··· RECORDS FOR THE EXERCISE

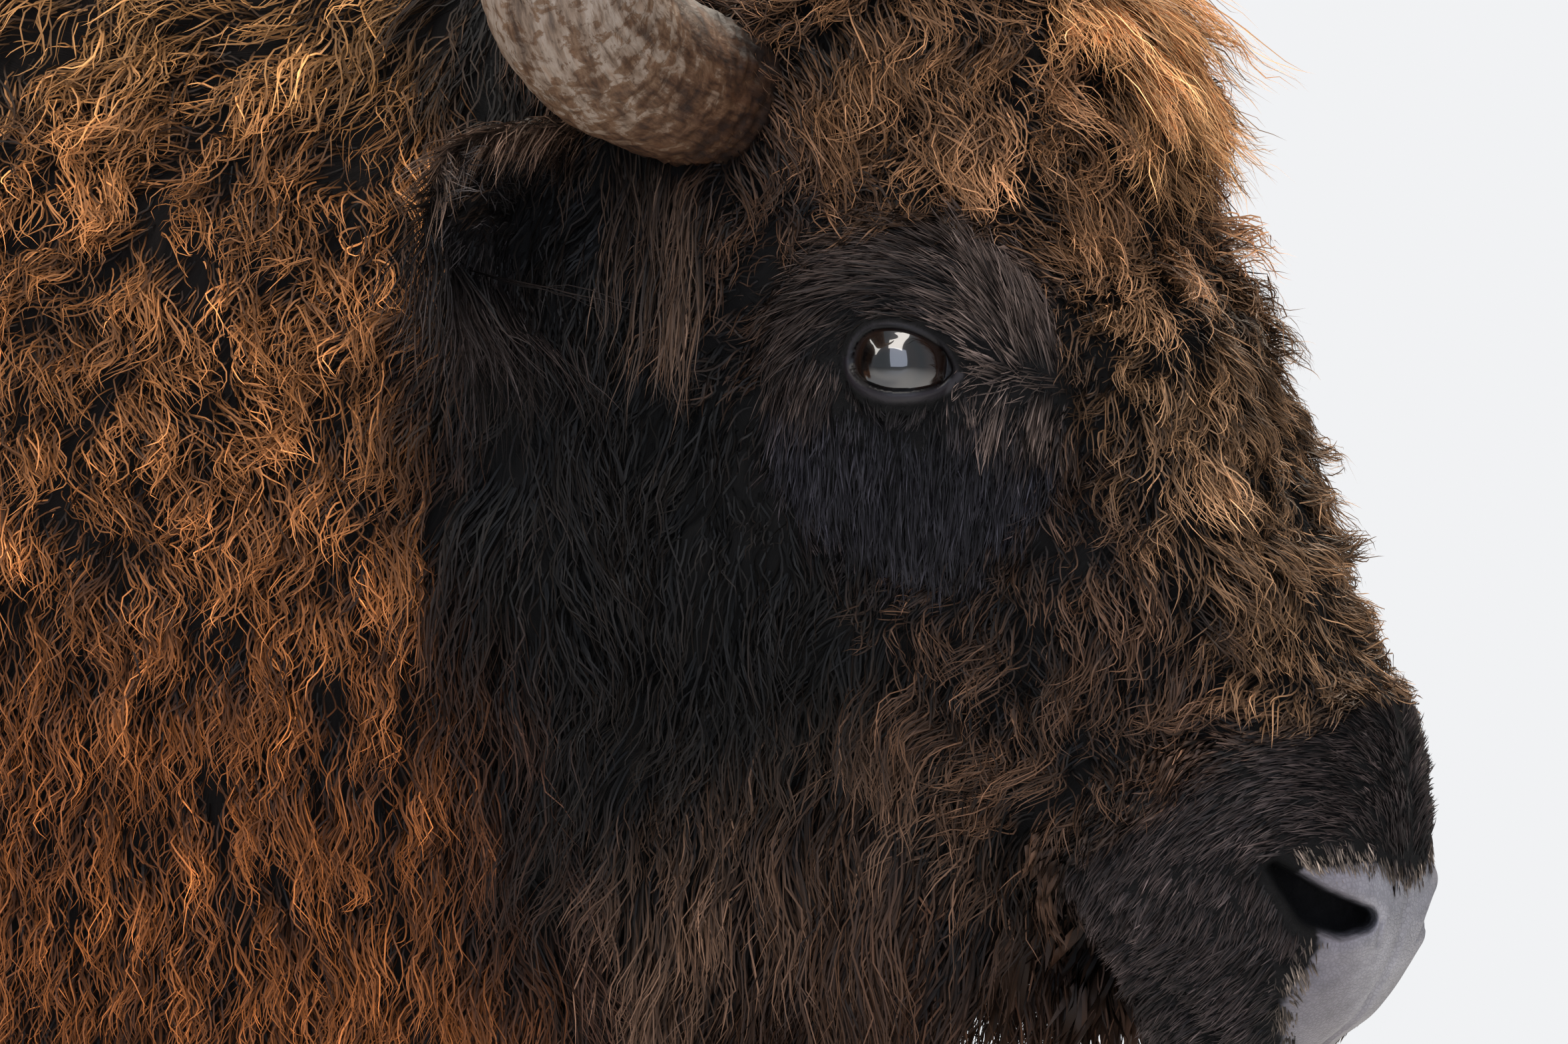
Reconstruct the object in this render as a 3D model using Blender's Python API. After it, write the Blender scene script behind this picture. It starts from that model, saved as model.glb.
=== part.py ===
"""A European bison bull in winter coat, standing, at life size.

World frame: +X is the way the bull faces, +Y is its left, +Z is up, and the hooves stand on Z = 0.
Every solid runs out to the tips of the coat.  The flesh is modelled whole, from lofts and ovals that
are melted into one surface, and is then parted into named pieces by thin cuts.
Lengths are in metres.
"""

from math import cos, pi, radians, sin

import bmesh
import bpy
import numpy as np
from mathutils import Matrix, Vector

# ---- Driving dimensions
GAP = 0.0003  # clearance between neighbouring pieces
HUMP_HEIGHT = 1.82  # floor to the top of the hump, coat included
FORE_FOOT_X = 0.50  # fore hooves, ahead of the frame's first origin
HIND_FOOT_X = -0.90
FOOT_Y = 0.168  # half the distance between left and right hooves
HOOF_HEIGHT = 0.074

POLL = Vector((1.184, 0.0, 1.496))  # top of the bare forehead, between the horns
FACE_SLOPE = radians(62)  # forehead and nose line, below the horizontal
EYE_RADIUS = 0.022
HORN_LENGTH_STEPS = 13

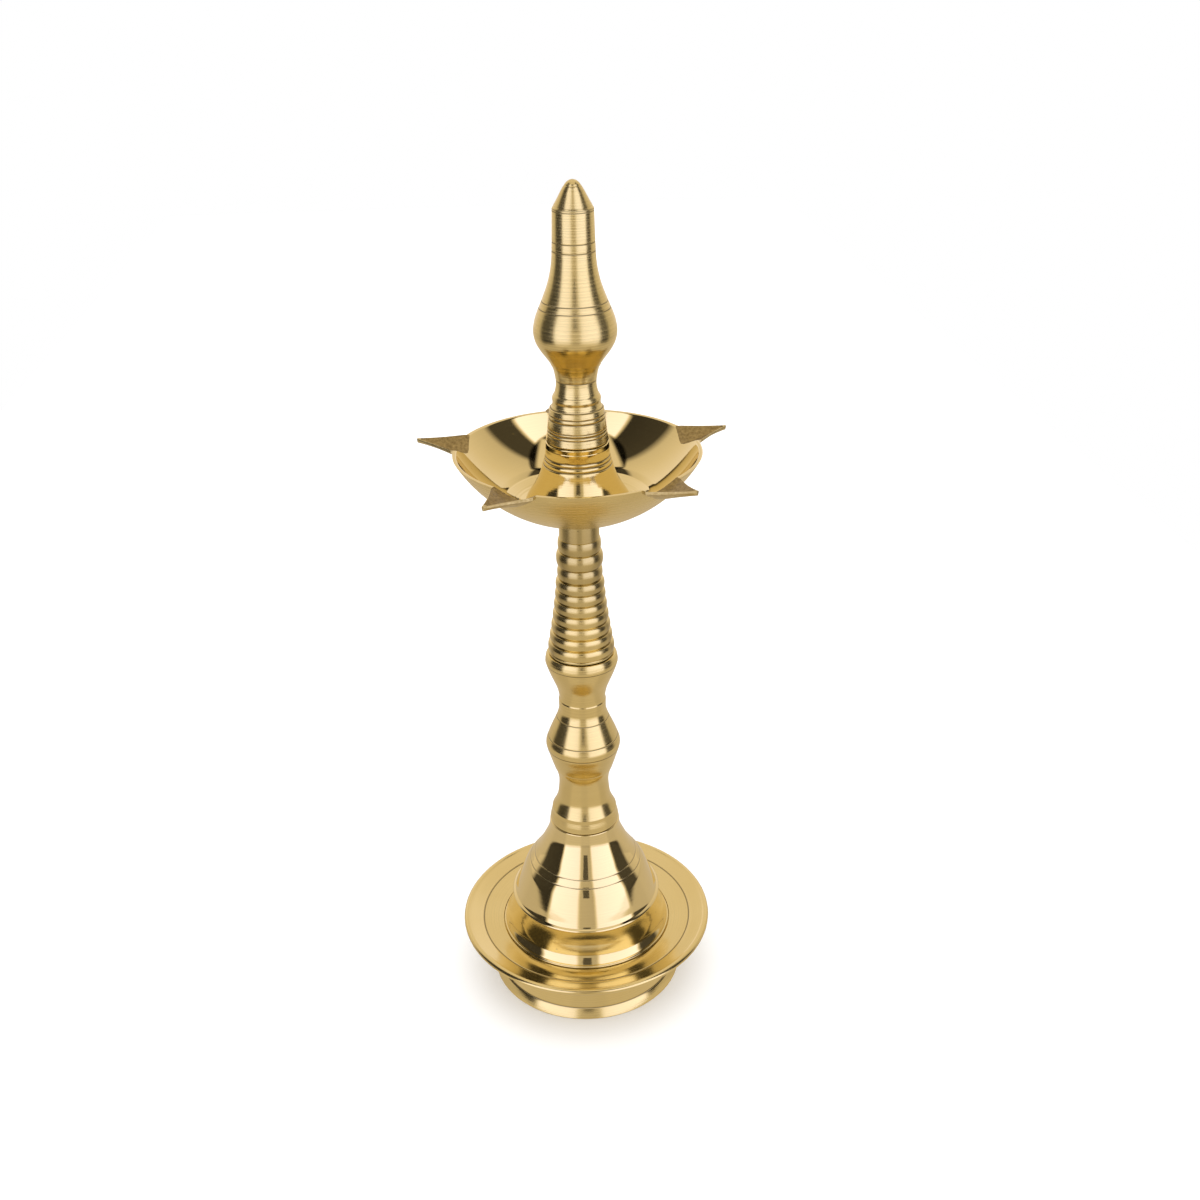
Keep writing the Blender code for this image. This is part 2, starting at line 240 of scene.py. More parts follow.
    # roughness: buffed with small differences from ring to ring, dull in the grooves
    spread = addNode(tree, "ShaderNodeMapRange", {"Value": fine.outputs["Fac"]}, in_1=0.3, in_2=0.7,
                     in_3=look["roughness"] * 0.7, in_4=look["roughness"] * 1.35)
    worn = addNode(tree, "ShaderNodeMath", {0: recess.outputs["Fac"], 2: spread.outputs[0]},
                   operation="MULTIPLY_ADD", in_1=0.25)
    tree.links.new(worn.outputs[0], shader.inputs["Roughness"])
    tangent = addNode(tree, "ShaderNodeTangent", direction_type="RADIAL", axis="Z")
    tree.links.new(tangent.outputs[0], shader.inputs["Tangent"])
    return material


# each look also sets how dark the painted shade in the grooves is
baseLook = dict(colour="#f2e1a6", tarnish="#ead591", roughness=0.16, grain=0.5, lines=0.3, waves=0.2,
                dirt=0.75, pits=0.7, streaks=0.12, rubs=0.25)
# polished on a mop: close to a mirror, so the room shows in it
domeBrass = turnedBrass("buffedDomeBrass", dict(baseLook, colour="#f3e3ae", tarnish="#efdda2",
                                                roughness=0.07, grain=0.2, lines=0.08, waves=0.06, dirt=0.6,
                                                streaks=0.05, rubs=0.1))
# turned by hand and lightly buffed: fine rings that draw the highlights out
trayBrass = turnedBrass("turnedTrayBrass", dict(baseLook, roughness=0.13, grain=0.6, lines=0.4, streaks=0.1))
# the same, rubbed duller by handling
stemBrass = turnedBrass("turnedStemBrass", dict(baseLook, roughness=0.17, grain=0.6, lines=0.3, rubs=0.35))
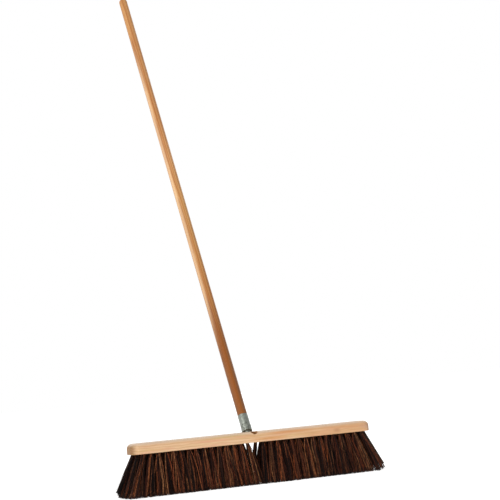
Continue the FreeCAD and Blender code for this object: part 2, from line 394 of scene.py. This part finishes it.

······

Reproduce each record shown above without altering a single word.

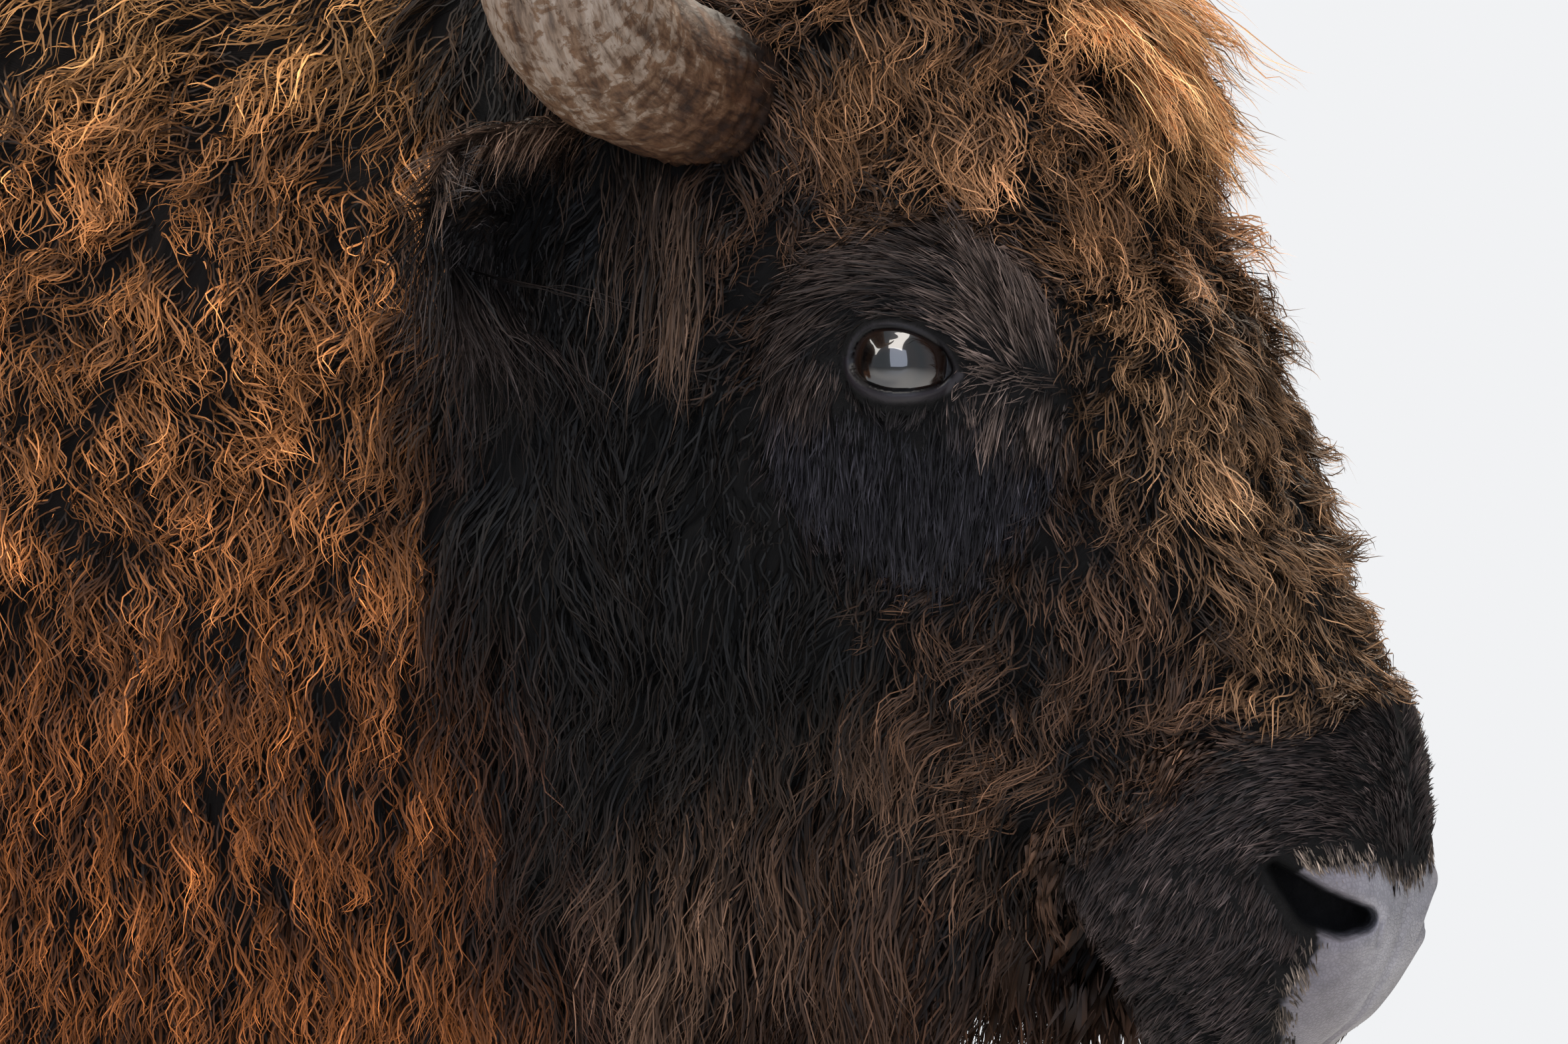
Reconstruct the object in this render as a 3D model using Blender's Python API. After it, write the Blender scene script behind this picture. It starts from that model, saved as model.glb.
=== part.py ===
"""A European bison bull in winter coat, standing, at life size.

World frame: +X is the way the bull faces, +Y is its left, +Z is up, and the hooves stand on Z = 0.
Every solid runs out to the tips of the coat.  The flesh is modelled whole, from lofts and ovals that
are melted into one surface, and is then parted into named pieces by thin cuts.
Lengths are in metres.
"""

from math import cos, pi, radians, sin

import bmesh
import bpy
import numpy as np
from mathutils import Matrix, Vector

# ---- Driving dimensions
GAP = 0.0003  # clearance between neighbouring pieces
HUMP_HEIGHT = 1.82  # floor to the top of the hump, coat included
FORE_FOOT_X = 0.50  # fore hooves, ahead of the frame's first origin
HIND_FOOT_X = -0.90
FOOT_Y = 0.168  # half the distance between left and right hooves
HOOF_HEIGHT = 0.074

POLL = Vector((1.184, 0.0, 1.496))  # top of the bare forehead, between the horns
FACE_SLOPE = radians(62)  # forehead and nose line, below the horizontal
EYE_RADIUS = 0.022
HORN_LENGTH_STEPS = 13

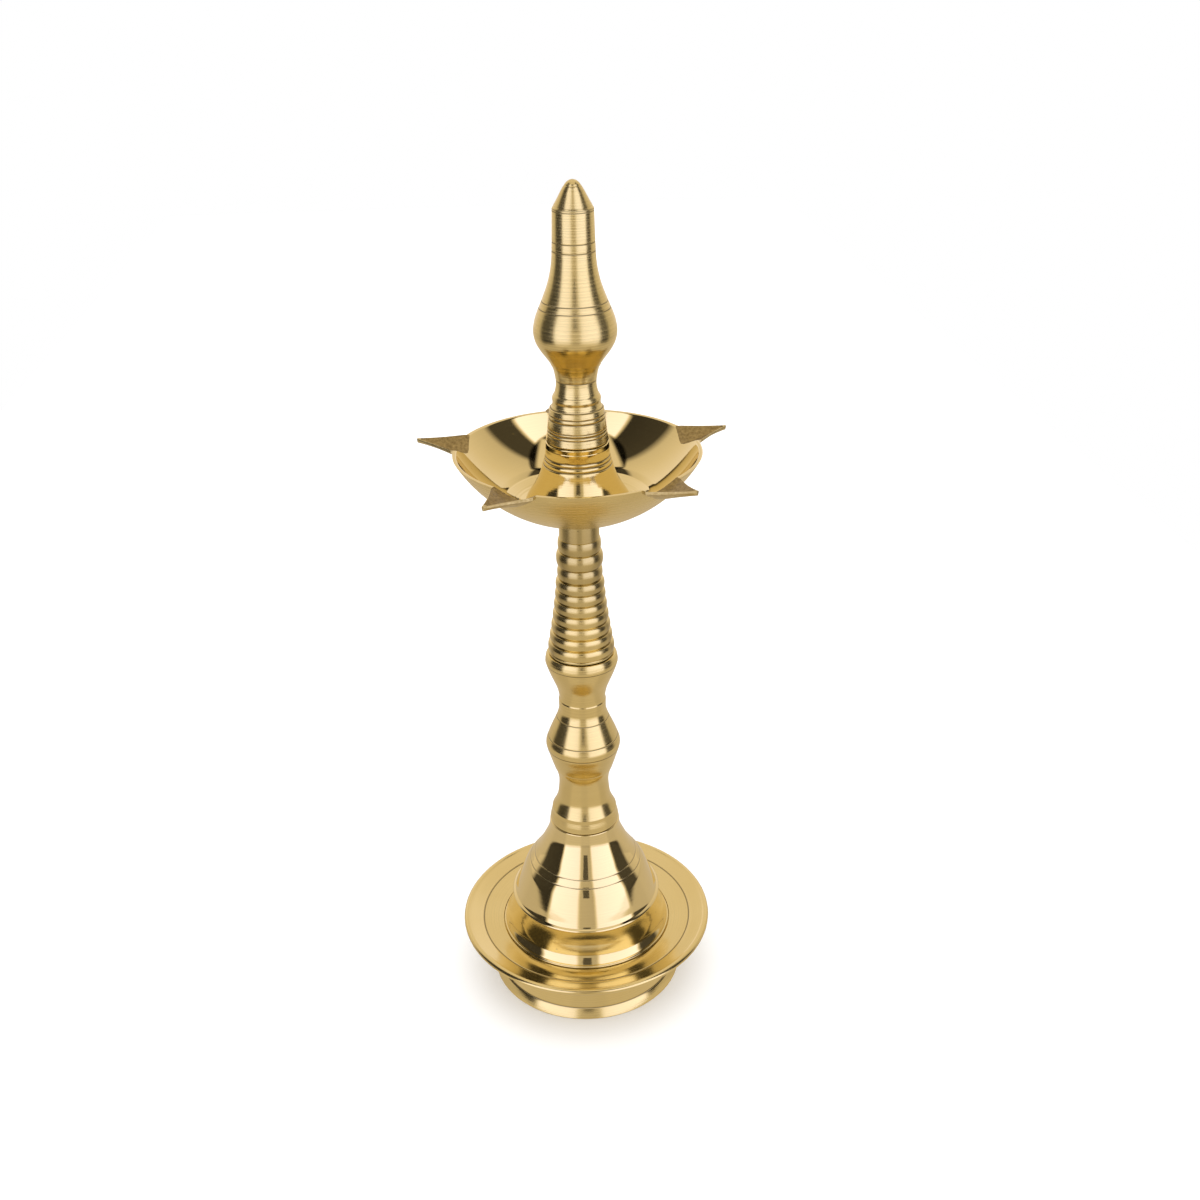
Keep writing the Blender code for this image. This is part 2, starting at line 240 of scene.py. More parts follow.
    # roughness: buffed with small differences from ring to ring, dull in the grooves
    spread = addNode(tree, "ShaderNodeMapRange", {"Value": fine.outputs["Fac"]}, in_1=0.3, in_2=0.7,
                     in_3=look["roughness"] * 0.7, in_4=look["roughness"] * 1.35)
    worn = addNode(tree, "ShaderNodeMath", {0: recess.outputs["Fac"], 2: spread.outputs[0]},
                   operation="MULTIPLY_ADD", in_1=0.25)
    tree.links.new(worn.outputs[0], shader.inputs["Roughness"])
    tangent = addNode(tree, "ShaderNodeTangent", direction_type="RADIAL", axis="Z")
    tree.links.new(tangent.outputs[0], shader.inputs["Tangent"])
    return material


# each look also sets how dark the painted shade in the grooves is
baseLook = dict(colour="#f2e1a6", tarnish="#ead591", roughness=0.16, grain=0.5, lines=0.3, waves=0.2,
                dirt=0.75, pits=0.7, streaks=0.12, rubs=0.25)
# polished on a mop: close to a mirror, so the room shows in it
domeBrass = turnedBrass("buffedDomeBrass", dict(baseLook, colour="#f3e3ae", tarnish="#efdda2",
                                                roughness=0.07, grain=0.2, lines=0.08, waves=0.06, dirt=0.6,
                                                streaks=0.05, rubs=0.1))
# turned by hand and lightly buffed: fine rings that draw the highlights out
trayBrass = turnedBrass("turnedTrayBrass", dict(baseLook, roughness=0.13, grain=0.6, lines=0.4, streaks=0.1))
# the same, rubbed duller by handling
stemBrass = turnedBrass("turnedStemBrass", dict(baseLook, roughness=0.17, grain=0.6, lines=0.3, rubs=0.35))
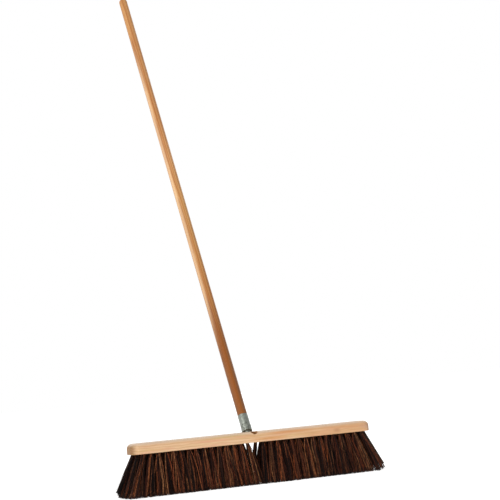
Continue the FreeCAD and Blender code for this object: part 2, from line 394 of scene.py. This part finishes it.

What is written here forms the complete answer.